[Cross-posted on Edutopia]
Recently, on a grim winter afternoon, a group of students got under my skin. According to one student, I wasn’t letting him speak enough in discussions. He was furious. His friend was supporting him by chiming in with snide comments. Someone else was loudly telling her tablemates what was wrong with the way the unit was designed and complaining that we weren’t spending enough time on topics.
I had previously discussed related issues with each of these students, but in this moment my efforts felt futile. Earlier attempts at connection and relationship were offering me nothing as I continued to overhear comments that were getting further under my skin. Each of the students’ gripes held the potential for an important conversation, yet I also felt a strong urge to change the situation quickly — the negativity emanating from these few was starting to influence the entire group.
Immediately after class, I sat down and drafted three emails. With stern words and ultimatums, I was ready to tell these students and their parents that the buck stops here. Yet, something made me pause, save the drafts, and continue with my day.
Beyond the Stereotype of Teacher Voice
While the stereotype of the desired voice for teachers is stern, commanding, and uncompromising, the reality of teaching, nurturing student voices, facilitating, and building community is much more nuanced. Power and authority are an inherent part of the teacher’s role, but respect and engagement don’t result from threats or stern voices. Effective teacher voice entails a combination of flexibility and firmness while keenly reading individuals and the pulse of a group.
Feeling stuck between frustration and a desire to transform the negative dynamic that I was witnessing, I spoke to several colleagues and tried to figure out what was needed. (Thank you Chris, Meenoo, and Sophie!) My conversations helped me realize that if I alienated these students further, I would have no chance at future meaningful connections. We would be trapped in a power struggle, and they would continue to resist my efforts to get them to “conform.” I also remembered that conformity isn’t one of my teaching goals. I don’t want my students to passively accept any information, whether from me or from any other source.
This experience helped me to reexamine and attempt to decipher some of the different, necessary aspects of effective teacher voice.
Honor the Group
Teaching is group leadership. It is important that all students feel connected to and part of a shared mission. Teacher voices can speak to all and insist on respect from students, for other students, and for the learning environment. This ethos of respect can be modeled in the way that a teacher speaks to a class.
Connect With Individuals
It is not enough for students to feel connected to the group. Teacher voice should respect difference and individuality. Teachers can be like shape shifters working to find a balance between leading, developing personal connections, listening, and mentoring.
Be Respectful, Thoughtful, and Real
Contrary to the stereotype of the strict, no-nonsense teacher with absolute control of a class, students, teachers, and learning itself all benefit from teacher voices that are understanding and reflective.

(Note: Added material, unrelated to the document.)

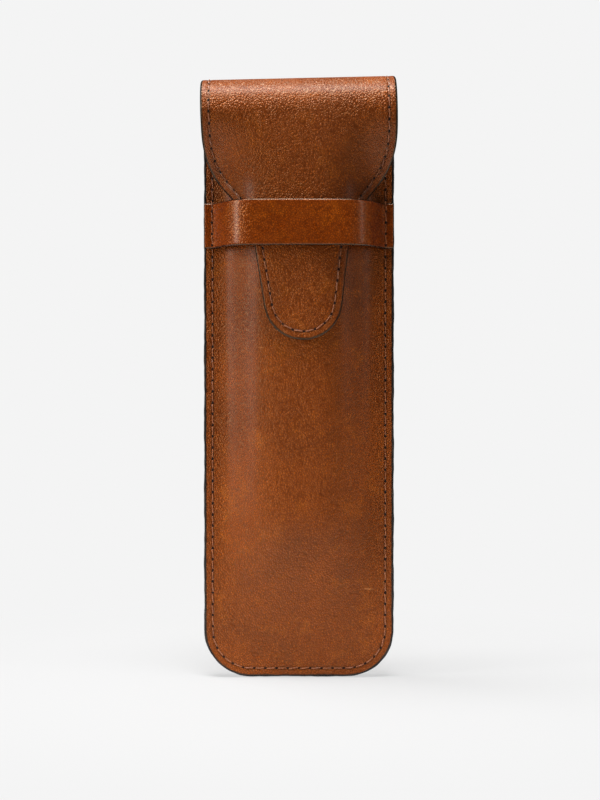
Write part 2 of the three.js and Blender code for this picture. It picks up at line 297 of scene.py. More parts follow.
seamSizes = {  # saddle stitching, in millimetres
    "inset": 2.4,
    "pitch": 3.25,
    "grooveWidth": 0.42,
    "grooveDepth": 0.16,
    "thread": 0.36,
    "threadRise": 0.18,
    "hole": 0.43,
    "holeDepth": 0.1,
    "gap": 0.85,  # between one stitch and the next
    "lean": 0.07,  # of a stitch off the line of the seam, in radians
}


# distances from an edge of a column or row, which follow its rounding and its stitches
marginSteps = [0, 0.05, 0.14, 0.28, 0.5, 0.8, 1.15, 1.5, 1.8, 2.0, 2.2, 2.4, 2.6, 2.8, 3.0, 3.4]
marginWidth = marginSteps[-1]


def gridAcross(half, columns):  # positions from -half to half for each row
    margin = np.array(marginSteps)
    scale = np.minimum(1, half / 5.0)[:, None]
    left = -half[:, None] + margin[None, :] * scale
    inside = np.linspace(-1, 1, columns + 2)[1:-1]
    middle = inside[None, :] * (half - marginWidth * scale[:, 0])[:, None]
    return np.concatenate([left, middle, -left[:, ::-1]], 1)


def meshFrom(name, points, faces, attributes=()):
    mesh = bpy.data.meshes.new(name)
    mesh.from_pydata((points * mm).tolist(), [], faces)
    for key, values in attributes:
        layer = mesh.attributes.new(key, "FLOAT", "POINT")
        layer.data.foreach_set("value", np.asarray(values, np.float32))
    mesh.shade_smooth()
    mesh.set_sharp_from_angle(angle=math.radians(60))
    made = bpy.data.objects.new(name, mesh)
    bpy.context.scene.collection.objects.link(made)
    return made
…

Maintain and Practice Fair and Reasonable Expectations
Everyone benefits from high expectations, but teachers should also be attuned to what their students can reasonably accomplish. This means carefully deciding when to be flexible and accommodating, and when to clearly communicate with students who are not putting in their best effort or are negatively impacting the learning environment.
An Ongoing Process
In the end, I revised those emails that I’d drafted in frustration, and instead I recalculated how to respond to each of the students who were influencing class negatively. I changed the tone and included and openings for follow-up conversations. As these conversations developed, I made a point of complimenting different students on their work and accomplishments throughout the year, made clear my hopes for them as positive leaders in the months ahead, and was also clear and firm about the need for respect of the learning environment.
I can’t report that this recalibration of my response instantly changed the dynamic in my class, or that disgruntled students were entirely appeased. Yet I can embrace the fact that, throughout different bumps in the school year, I have attempted to maintain a teacher voice that creates openings and opportunities.
Teaching and the construct of school have no simple formulas for success. When challenges emerge, reverting to old formulas and expectations of power, obedience, and conformity do little to increase learning. Progress results from the pursuit of multiple approaches while maintaining a vision of larger goals and possibilities.